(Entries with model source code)
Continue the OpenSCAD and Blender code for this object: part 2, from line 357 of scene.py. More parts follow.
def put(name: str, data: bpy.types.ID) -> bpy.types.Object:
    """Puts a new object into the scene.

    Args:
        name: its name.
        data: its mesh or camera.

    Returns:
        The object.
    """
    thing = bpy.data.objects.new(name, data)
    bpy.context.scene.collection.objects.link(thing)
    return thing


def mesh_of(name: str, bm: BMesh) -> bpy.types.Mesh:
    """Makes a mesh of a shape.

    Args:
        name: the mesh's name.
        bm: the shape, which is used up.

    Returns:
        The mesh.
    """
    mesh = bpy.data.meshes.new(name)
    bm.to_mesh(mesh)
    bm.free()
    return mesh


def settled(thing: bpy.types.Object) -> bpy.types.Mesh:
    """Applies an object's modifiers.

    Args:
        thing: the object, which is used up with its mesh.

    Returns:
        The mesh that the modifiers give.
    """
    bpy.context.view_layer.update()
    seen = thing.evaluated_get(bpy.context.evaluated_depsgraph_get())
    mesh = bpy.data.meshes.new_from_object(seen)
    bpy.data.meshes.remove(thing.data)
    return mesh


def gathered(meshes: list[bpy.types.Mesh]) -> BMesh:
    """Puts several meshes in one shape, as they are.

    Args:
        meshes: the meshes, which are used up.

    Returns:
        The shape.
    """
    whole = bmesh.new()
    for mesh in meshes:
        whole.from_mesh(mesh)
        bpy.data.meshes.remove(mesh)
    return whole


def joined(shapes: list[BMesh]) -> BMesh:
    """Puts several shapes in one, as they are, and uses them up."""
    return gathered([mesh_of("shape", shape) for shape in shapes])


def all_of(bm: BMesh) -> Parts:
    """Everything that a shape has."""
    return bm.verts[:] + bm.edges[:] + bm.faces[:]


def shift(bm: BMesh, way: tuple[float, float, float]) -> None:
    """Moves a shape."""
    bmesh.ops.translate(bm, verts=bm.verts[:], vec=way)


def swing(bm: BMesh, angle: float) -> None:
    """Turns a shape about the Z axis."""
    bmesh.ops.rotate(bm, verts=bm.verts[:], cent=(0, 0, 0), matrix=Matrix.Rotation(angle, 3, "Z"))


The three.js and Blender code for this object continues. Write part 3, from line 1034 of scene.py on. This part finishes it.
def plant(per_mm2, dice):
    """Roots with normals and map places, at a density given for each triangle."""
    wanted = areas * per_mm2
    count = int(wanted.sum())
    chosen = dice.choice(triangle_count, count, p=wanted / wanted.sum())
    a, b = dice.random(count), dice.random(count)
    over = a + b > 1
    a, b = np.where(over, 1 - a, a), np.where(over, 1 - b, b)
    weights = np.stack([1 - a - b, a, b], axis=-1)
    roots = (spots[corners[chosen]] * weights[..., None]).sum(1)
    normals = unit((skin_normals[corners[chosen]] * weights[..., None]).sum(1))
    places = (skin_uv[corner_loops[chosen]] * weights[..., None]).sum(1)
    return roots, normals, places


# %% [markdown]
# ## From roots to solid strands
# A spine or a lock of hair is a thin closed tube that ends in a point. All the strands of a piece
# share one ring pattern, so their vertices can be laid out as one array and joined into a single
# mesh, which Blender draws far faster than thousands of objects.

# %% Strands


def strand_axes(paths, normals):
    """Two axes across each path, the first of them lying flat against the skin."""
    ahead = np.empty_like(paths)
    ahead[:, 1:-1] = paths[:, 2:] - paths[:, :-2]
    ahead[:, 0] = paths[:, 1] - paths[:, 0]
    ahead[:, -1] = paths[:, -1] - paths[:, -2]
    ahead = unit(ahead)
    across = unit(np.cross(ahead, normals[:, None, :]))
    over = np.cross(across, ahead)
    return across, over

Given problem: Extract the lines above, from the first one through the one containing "thing: the object, which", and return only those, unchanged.

Exercise answer:
Continue the OpenSCAD and Blender code for this object: part 2, from line 357 of scene.py. More parts follow.
def put(name: str, data: bpy.types.ID) -> bpy.types.Object:
    """Puts a new object into the scene.

    Args:
        name: its name.
        data: its mesh or camera.

    Returns:
        The object.
    """
    thing = bpy.data.objects.new(name, data)
    bpy.context.scene.collection.objects.link(thing)
    return thing


def mesh_of(name: str, bm: BMesh) -> bpy.types.Mesh:
    """Makes a mesh of a shape.

    Args:
        name: the mesh's name.
        bm: the shape, which is used up.

    Returns:
        The mesh.
    """
    mesh = bpy.data.meshes.new(name)
    bm.to_mesh(mesh)
    bm.free()
    return mesh


def settled(thing: bpy.types.Object) -> bpy.types.Mesh:
    """Applies an object's modifiers.

    Args:
        thing: the object, which is used up with its mesh.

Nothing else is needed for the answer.